Donc la huitième couleur et le huitième sortilège constituent la porte d'entrée dans l'univers de Pratchett. Ce ne sont assurément pas les meilleurs de la saga, mais ils restent tout de même très drôles. Ils sont indispensables à lire si vous voulez comprendre quoi que ce soit aux autres livres des annales. Cette première œuvre se moque allègrement des poncifs de la fantasy et de l'horreur et on y voit déjà apparaître en filigrane une satire brillante de nos écueils individuels et collectifs. Les premiers tomes d'une saga sans équivalent en littérature de l'imaginaire.
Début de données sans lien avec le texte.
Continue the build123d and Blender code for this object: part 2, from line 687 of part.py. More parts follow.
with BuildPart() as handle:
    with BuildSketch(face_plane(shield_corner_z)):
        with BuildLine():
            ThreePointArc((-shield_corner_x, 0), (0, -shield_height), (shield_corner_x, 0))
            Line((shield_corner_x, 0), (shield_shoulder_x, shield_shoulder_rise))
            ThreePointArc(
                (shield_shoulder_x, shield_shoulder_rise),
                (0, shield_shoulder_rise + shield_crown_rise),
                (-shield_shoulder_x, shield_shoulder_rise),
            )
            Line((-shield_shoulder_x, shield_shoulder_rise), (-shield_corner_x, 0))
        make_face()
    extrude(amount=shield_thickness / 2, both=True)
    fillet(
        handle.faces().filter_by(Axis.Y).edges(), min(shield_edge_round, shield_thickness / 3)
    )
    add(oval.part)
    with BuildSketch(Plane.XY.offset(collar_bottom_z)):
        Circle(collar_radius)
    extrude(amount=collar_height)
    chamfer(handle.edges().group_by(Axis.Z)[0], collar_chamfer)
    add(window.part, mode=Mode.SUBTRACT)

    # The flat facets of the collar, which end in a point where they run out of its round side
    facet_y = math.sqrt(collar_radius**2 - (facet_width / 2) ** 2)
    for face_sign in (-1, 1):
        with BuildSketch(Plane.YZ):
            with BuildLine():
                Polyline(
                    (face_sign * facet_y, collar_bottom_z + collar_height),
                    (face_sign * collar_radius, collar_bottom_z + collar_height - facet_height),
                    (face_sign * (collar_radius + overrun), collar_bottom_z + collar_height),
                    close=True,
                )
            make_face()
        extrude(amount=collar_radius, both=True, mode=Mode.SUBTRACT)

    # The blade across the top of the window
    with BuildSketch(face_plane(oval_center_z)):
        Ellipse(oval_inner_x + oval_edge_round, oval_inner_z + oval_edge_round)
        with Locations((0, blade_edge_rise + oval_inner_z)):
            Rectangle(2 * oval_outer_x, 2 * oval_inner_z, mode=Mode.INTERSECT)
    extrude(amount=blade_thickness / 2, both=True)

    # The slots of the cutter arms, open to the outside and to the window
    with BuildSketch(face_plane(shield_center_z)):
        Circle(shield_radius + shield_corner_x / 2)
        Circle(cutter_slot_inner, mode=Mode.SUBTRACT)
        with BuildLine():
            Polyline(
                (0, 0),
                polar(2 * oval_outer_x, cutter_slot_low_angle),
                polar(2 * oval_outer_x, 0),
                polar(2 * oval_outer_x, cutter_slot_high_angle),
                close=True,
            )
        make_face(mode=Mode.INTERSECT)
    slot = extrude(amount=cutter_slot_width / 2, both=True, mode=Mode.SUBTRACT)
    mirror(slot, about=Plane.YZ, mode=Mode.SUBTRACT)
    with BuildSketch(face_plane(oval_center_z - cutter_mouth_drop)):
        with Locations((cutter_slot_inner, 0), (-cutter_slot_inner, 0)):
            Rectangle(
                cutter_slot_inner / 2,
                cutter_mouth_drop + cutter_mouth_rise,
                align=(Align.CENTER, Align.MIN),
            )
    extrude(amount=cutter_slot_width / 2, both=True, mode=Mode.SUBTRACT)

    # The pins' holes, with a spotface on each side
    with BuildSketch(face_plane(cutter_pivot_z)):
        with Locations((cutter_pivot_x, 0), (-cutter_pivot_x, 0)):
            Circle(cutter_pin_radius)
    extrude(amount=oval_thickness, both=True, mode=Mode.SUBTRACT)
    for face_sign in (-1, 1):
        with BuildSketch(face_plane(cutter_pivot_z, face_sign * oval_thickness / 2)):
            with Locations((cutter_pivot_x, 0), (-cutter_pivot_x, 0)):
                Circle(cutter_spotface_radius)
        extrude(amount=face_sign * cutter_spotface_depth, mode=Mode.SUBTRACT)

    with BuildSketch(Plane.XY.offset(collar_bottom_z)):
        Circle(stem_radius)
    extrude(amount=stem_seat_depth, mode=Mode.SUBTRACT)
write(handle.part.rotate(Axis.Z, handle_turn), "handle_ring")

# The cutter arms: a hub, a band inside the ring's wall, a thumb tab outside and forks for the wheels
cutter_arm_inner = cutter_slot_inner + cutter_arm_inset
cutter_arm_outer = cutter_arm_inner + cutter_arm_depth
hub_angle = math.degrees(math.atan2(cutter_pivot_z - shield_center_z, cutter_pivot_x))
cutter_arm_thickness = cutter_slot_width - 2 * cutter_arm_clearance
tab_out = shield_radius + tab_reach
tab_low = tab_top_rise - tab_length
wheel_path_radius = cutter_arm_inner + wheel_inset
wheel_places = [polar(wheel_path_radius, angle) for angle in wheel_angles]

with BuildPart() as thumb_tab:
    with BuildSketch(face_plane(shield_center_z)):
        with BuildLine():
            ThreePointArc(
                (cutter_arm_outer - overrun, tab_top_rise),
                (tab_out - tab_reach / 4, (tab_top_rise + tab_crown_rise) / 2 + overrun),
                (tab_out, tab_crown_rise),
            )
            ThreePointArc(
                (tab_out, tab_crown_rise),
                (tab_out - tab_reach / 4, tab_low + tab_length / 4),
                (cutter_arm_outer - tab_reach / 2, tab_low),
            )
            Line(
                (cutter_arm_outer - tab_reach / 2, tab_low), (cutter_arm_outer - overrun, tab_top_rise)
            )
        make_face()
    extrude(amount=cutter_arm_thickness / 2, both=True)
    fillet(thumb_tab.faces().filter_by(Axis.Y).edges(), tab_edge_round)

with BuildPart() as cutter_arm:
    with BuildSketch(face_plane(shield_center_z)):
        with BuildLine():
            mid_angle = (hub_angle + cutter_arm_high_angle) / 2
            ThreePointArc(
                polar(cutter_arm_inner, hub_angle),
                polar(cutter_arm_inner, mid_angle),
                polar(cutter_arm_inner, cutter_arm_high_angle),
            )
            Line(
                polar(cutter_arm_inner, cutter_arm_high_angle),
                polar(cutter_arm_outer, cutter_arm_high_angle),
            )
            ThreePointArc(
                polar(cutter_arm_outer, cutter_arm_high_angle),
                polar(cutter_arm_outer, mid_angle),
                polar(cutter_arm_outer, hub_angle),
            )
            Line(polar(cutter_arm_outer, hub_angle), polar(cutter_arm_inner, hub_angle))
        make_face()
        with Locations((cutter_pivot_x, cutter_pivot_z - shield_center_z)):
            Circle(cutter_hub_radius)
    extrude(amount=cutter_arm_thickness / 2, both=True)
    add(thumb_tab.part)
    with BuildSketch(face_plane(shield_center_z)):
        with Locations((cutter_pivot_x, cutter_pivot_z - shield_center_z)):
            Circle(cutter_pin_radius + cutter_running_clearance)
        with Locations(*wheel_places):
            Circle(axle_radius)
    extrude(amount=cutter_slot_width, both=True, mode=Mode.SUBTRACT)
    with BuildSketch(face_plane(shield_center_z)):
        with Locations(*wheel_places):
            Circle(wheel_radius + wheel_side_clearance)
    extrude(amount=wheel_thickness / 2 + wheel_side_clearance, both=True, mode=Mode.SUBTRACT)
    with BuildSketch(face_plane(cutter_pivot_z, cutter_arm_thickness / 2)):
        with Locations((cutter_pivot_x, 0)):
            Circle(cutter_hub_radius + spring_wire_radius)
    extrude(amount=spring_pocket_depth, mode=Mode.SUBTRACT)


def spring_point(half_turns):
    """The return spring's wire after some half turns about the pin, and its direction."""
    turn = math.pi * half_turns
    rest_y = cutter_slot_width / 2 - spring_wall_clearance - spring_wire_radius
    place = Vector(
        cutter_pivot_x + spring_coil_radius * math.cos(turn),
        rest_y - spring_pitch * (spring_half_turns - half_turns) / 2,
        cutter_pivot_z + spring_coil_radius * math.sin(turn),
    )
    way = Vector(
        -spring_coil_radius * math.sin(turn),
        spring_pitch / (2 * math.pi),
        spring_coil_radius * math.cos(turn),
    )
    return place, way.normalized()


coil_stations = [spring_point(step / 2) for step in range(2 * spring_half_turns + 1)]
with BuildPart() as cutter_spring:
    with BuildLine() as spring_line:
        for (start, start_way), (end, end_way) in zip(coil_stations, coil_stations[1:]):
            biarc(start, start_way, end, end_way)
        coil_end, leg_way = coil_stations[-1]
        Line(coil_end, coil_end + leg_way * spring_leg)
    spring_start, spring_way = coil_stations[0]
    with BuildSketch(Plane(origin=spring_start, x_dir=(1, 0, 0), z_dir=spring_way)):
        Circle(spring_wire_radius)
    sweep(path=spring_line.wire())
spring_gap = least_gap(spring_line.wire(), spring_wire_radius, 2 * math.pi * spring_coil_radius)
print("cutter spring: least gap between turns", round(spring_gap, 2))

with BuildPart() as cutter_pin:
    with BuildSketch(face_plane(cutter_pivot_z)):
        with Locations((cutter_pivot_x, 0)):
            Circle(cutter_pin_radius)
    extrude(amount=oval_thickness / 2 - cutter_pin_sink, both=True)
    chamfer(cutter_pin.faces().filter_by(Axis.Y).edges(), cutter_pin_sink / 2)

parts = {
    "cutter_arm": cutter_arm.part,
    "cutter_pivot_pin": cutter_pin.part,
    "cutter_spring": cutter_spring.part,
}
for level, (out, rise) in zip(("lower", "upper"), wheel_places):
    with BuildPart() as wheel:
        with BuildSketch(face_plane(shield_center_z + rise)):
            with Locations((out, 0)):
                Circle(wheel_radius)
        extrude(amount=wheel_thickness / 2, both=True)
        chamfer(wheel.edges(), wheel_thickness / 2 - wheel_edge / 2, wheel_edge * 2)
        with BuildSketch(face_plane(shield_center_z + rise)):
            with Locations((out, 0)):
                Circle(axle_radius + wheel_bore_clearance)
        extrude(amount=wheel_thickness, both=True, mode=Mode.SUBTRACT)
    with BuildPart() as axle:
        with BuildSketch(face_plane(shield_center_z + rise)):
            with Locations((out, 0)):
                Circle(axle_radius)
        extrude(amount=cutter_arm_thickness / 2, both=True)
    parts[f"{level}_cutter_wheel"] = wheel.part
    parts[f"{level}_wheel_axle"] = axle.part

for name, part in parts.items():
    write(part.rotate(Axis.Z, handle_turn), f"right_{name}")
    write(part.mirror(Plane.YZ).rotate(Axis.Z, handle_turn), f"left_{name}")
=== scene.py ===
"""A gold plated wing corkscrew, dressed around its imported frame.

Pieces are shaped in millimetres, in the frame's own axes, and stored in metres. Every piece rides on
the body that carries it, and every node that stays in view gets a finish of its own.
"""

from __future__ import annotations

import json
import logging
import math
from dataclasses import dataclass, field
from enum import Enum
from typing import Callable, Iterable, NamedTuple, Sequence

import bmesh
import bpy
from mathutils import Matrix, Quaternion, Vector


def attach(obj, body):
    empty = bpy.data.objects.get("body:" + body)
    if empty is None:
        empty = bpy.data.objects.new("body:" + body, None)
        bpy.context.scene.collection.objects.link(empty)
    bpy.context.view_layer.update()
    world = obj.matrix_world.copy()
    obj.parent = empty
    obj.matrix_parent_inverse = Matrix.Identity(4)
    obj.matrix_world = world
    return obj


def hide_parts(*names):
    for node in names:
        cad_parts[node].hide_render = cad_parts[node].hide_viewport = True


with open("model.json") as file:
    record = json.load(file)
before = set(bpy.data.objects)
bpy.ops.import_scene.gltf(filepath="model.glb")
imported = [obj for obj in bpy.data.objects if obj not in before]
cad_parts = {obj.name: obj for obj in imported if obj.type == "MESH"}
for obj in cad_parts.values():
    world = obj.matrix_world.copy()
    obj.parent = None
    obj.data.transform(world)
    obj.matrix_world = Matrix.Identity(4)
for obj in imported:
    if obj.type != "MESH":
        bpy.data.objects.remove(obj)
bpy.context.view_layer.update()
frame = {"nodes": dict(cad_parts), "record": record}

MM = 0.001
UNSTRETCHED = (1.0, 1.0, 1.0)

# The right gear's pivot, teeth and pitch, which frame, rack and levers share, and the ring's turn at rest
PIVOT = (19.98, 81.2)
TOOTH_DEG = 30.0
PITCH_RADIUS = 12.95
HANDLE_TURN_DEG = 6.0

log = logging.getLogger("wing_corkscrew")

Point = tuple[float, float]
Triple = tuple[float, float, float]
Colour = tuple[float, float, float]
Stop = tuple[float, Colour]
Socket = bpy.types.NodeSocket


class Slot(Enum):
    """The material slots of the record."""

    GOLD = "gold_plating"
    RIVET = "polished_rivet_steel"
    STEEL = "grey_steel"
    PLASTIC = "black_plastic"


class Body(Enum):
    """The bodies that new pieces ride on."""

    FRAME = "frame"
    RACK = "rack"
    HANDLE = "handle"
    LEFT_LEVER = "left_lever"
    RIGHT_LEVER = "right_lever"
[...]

Si vous voulez connaitre mon avis général sur le reste des annales, vous pouvez consulter ma liste: http://www.senscritique.com/liste/Terry_Pratchett_le_Disque_monde/51490.
Je ne résiste pas, pour ceux qui ne seraient pas encore convaincu, a vous noter quelques phrases tirées du livre.
"Pittoresque. Un mot nouveau pour le mage Rincevent (diplôme de magie, Université de l'Invisible [recalé]). Un parmi tous ceux qu'il avait appris depuis son départ des décombres calcinées d'Ankh-Morpork. "Désuet" en était un autre. "Pittoresque" voulait dire - avait-il conclu après une observation minutieuse du paysage qui poussait Deuxfleurs à employer cet adjectif - que le coin était horriblement vertigineux. "Désuet", employé pour qualifier un village qu'il leur arrivait de traverser, voulait dire ravagé par les fièvres et en ruines.
Deuxfleurs était un touriste, le premier jamais vu sur le Disque-monde. "Touriste", avait conclu Rincevent, voulait dire idiot."
"Dans chaque personne saine d'esprit, il y a un fou qui cherche à sortir (...). Personne ne devient fou aussi vite qu'une personne parfaitement saine d'esprit."
"Disons seulement que si le chaos absolu se traduisait par la foudre, ce gars-là serait du genre à rester debout en haut d’une colline, en armure de cuivre mouillée, et à brailler : « Tous les dieux sont des salauds. »"
"Le soleil se leva lentement comme s''il doutait de l'utilité de cet effort"
NB: A noter que ce n'est pas encore Patrick Couton à la traduction.